I run it at 1080p, with everything maxed. Framerates generally go between 30-60, depending on how much is going on. In very heavily wooded areas with a lot on the screen, they can dip down to the mid-20s. Silly playable, but probably annoying to the enthusiast.
EDIT - CCC defaulted to "AMD Optimized" tessellation settings. I haven't messed with it yet.
Hardware: Intel i7 4790k @4.7ghz GTX 970 16GB DDR3 2200 RPM fan wit red LED lights
I'm using an ultrawide 3440x1440 monitor and the framerate fluctuates wildly on Ultra settings depending on the location and time of day. Interiors and nighttime conditions are usually stable at 60fps with occasional dips to around 50. Outside scenes during the day with lots of grass will drop the framerate down to the low 20s.
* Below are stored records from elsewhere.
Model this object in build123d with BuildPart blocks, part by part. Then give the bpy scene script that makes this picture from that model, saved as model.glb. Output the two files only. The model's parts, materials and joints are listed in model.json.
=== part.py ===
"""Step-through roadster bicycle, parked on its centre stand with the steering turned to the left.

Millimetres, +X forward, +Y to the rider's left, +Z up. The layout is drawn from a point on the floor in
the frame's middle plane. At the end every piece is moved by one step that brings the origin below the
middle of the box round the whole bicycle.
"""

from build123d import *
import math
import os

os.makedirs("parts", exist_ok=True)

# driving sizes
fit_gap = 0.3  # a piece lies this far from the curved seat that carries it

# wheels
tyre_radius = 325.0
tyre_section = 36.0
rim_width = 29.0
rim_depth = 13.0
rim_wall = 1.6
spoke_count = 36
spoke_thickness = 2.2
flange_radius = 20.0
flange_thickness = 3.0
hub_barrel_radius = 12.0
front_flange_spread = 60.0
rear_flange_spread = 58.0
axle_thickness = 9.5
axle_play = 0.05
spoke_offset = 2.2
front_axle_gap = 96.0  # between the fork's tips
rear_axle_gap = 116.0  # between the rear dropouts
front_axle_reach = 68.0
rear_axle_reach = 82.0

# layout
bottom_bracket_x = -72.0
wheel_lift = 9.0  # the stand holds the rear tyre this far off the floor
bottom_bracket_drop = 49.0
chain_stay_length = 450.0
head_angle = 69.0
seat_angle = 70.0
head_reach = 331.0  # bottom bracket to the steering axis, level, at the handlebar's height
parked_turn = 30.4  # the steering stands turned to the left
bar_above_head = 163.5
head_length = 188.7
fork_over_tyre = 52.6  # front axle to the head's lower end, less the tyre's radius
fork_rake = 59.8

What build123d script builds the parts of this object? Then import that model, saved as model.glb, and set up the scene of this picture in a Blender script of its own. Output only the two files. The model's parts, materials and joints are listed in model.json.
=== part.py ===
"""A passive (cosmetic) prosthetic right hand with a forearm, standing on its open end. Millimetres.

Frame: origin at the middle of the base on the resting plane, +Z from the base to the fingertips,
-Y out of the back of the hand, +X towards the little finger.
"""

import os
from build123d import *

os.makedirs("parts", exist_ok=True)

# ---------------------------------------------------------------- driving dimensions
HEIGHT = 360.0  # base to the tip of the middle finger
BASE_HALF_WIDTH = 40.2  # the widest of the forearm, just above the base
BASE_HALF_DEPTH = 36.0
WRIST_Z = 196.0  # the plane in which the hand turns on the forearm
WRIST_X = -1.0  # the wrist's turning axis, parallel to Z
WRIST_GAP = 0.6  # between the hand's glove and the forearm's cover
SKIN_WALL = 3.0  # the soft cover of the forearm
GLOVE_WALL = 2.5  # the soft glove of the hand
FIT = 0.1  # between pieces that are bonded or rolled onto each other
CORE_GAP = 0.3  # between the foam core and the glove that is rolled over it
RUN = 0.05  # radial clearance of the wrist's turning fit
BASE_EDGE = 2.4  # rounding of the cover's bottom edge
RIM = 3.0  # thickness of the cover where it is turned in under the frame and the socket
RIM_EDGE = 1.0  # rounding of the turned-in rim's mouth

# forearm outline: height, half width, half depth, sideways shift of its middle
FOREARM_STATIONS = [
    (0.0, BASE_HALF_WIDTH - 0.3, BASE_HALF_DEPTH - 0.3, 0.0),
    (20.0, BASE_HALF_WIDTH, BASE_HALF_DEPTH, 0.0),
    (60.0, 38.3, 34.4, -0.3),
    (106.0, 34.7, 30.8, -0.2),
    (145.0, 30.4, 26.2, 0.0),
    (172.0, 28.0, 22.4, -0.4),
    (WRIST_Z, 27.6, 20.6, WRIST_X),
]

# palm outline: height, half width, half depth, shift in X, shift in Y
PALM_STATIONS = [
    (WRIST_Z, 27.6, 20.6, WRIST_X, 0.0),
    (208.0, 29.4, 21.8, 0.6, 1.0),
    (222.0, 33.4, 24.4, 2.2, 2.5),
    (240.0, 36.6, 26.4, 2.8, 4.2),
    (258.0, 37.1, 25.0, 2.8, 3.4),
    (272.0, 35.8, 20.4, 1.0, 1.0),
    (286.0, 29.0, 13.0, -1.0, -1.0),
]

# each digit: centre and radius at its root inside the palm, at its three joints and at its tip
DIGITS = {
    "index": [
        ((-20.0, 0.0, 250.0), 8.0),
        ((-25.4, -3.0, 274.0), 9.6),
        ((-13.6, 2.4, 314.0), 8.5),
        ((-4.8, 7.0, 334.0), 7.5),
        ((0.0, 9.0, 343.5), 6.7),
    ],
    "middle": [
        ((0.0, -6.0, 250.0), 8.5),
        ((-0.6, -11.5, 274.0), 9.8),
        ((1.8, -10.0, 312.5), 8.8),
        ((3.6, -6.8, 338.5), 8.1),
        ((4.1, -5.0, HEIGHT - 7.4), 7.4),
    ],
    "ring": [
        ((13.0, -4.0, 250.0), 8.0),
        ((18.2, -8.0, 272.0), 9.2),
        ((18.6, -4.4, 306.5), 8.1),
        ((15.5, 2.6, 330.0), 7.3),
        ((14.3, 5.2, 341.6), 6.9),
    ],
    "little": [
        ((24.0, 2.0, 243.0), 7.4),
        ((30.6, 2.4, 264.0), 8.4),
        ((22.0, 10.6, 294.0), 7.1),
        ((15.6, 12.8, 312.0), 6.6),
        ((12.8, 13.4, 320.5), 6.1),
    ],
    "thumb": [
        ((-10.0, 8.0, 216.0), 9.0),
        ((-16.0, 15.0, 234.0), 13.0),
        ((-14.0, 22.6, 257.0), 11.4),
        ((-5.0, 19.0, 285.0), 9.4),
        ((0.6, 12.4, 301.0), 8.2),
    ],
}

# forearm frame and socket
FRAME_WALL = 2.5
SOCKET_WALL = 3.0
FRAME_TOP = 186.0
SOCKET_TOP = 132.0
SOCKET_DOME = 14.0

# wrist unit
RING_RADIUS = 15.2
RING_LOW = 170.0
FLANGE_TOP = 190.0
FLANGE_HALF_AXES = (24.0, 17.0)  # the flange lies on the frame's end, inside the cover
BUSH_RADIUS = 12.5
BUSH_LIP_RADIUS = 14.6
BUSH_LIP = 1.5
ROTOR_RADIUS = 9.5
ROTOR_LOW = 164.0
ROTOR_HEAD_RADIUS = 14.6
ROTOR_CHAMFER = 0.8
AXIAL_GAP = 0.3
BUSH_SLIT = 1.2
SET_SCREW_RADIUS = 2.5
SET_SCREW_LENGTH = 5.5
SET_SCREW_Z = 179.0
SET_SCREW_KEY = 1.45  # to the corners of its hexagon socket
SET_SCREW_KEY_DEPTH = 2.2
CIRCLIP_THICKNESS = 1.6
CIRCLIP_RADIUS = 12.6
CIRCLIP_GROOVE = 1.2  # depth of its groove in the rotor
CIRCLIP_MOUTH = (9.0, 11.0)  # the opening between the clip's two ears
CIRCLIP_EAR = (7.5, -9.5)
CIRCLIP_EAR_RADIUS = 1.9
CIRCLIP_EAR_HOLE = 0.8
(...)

I adjusted the graphics settings by setting the Shadow quality to high, Shadow Distance to medium, Lighting quality to high, and Godrays quality to High. I also drastically lowered the grass fade and set the distant object and object detail fade both to high. I'm also using FXAA instead of TAA for anti-aliasing
These adjustments now allow me to run 90% of the game at 60fps with the most demanding scenes dropping to the upper 30s/lower40s.
TXAA on. Anisotropic Filtering: 2 samples Texture Quality: Ultra Shadow Quality: Low Shadow Distance: Medium Decal Quality: None Lighting Quality: Ultra Godrays (disabled in INI) Depth of Field (Low) Ambient Occlusion (Off) Screen Space Reflections (unchecked) Wetness (checked) Rain Occlusion (checked) Motion Blur (unchecked) Lense Flare (checked) Distance Object Detail (high) Object Detail Fade (high)
I also reduced the shadow resolution in the INI. It definitely helped to maintain a more stable FPS. The game is still somewhat jittery but this game really hasn't been optimized to play at high resolutions. I still get immersion breaking frame dropping inside the Institute and certain locations in the cities.